What is being asked =>
Copy out each line of the data that holds the word "from".

The input =>
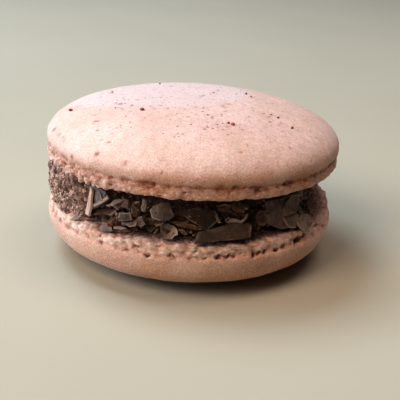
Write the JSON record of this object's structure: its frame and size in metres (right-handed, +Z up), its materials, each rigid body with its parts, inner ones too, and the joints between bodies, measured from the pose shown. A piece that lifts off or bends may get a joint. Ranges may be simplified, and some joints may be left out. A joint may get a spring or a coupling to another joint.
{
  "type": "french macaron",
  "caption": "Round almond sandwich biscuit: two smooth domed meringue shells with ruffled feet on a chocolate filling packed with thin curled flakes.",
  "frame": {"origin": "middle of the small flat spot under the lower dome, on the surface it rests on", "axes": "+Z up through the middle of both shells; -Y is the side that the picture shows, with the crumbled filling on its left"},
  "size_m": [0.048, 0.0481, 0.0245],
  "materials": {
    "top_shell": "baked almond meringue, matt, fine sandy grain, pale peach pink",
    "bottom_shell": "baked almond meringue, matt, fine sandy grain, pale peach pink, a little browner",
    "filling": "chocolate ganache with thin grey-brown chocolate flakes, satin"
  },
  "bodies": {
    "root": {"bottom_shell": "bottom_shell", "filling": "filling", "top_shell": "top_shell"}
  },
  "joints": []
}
---
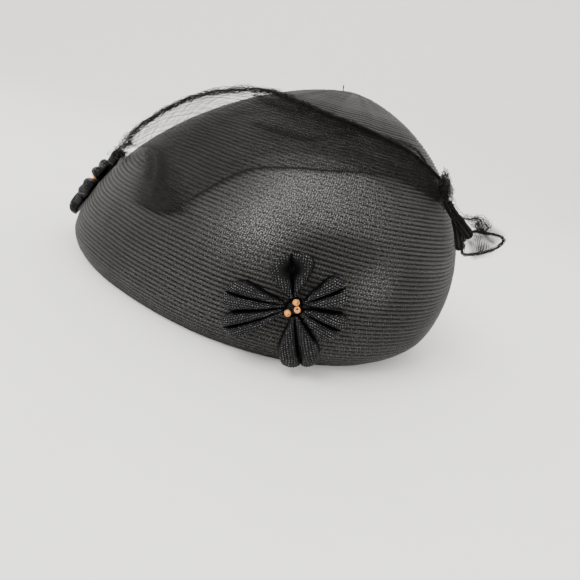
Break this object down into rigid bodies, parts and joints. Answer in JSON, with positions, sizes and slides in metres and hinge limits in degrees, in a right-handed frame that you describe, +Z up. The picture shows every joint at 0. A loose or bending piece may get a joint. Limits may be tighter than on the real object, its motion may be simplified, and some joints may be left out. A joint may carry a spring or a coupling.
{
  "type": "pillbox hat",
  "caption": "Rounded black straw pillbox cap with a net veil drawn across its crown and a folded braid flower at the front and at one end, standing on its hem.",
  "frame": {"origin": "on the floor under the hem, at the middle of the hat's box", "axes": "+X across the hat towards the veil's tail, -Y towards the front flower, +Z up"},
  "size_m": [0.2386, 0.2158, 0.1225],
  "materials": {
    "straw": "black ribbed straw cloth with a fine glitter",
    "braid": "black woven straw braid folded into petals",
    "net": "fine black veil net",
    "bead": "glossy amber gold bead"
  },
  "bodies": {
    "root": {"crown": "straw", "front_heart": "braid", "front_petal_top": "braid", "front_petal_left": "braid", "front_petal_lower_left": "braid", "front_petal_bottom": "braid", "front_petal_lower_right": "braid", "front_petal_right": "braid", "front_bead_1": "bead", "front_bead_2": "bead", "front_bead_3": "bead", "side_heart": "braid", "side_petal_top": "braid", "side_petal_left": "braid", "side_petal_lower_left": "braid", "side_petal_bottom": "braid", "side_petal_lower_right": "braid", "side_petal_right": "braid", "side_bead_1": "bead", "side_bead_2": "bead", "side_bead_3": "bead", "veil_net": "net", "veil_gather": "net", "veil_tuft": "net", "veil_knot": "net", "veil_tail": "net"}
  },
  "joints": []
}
--
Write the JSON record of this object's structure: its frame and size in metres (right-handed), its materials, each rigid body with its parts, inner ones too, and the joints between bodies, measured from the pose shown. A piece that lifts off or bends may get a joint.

Answer to this task =>
Write the JSON record of this object's structure: its frame and size in metres (right-handed, +Z up), its materials, each rigid body with its parts, inner ones too, and the joints between bodies, measured from the pose shown. A piece that lifts off or bends may get a joint. Ranges may be simplified, and some joints may be left out. A joint may get a spring or a coupling to another joint.
Write the JSON record of this object's structure: its frame and size in metres (right-handed), its materials, each rigid body with its parts, inner ones too, and the joints between bodies, measured from the pose shown. A piece that lifts off or bends may get a joint.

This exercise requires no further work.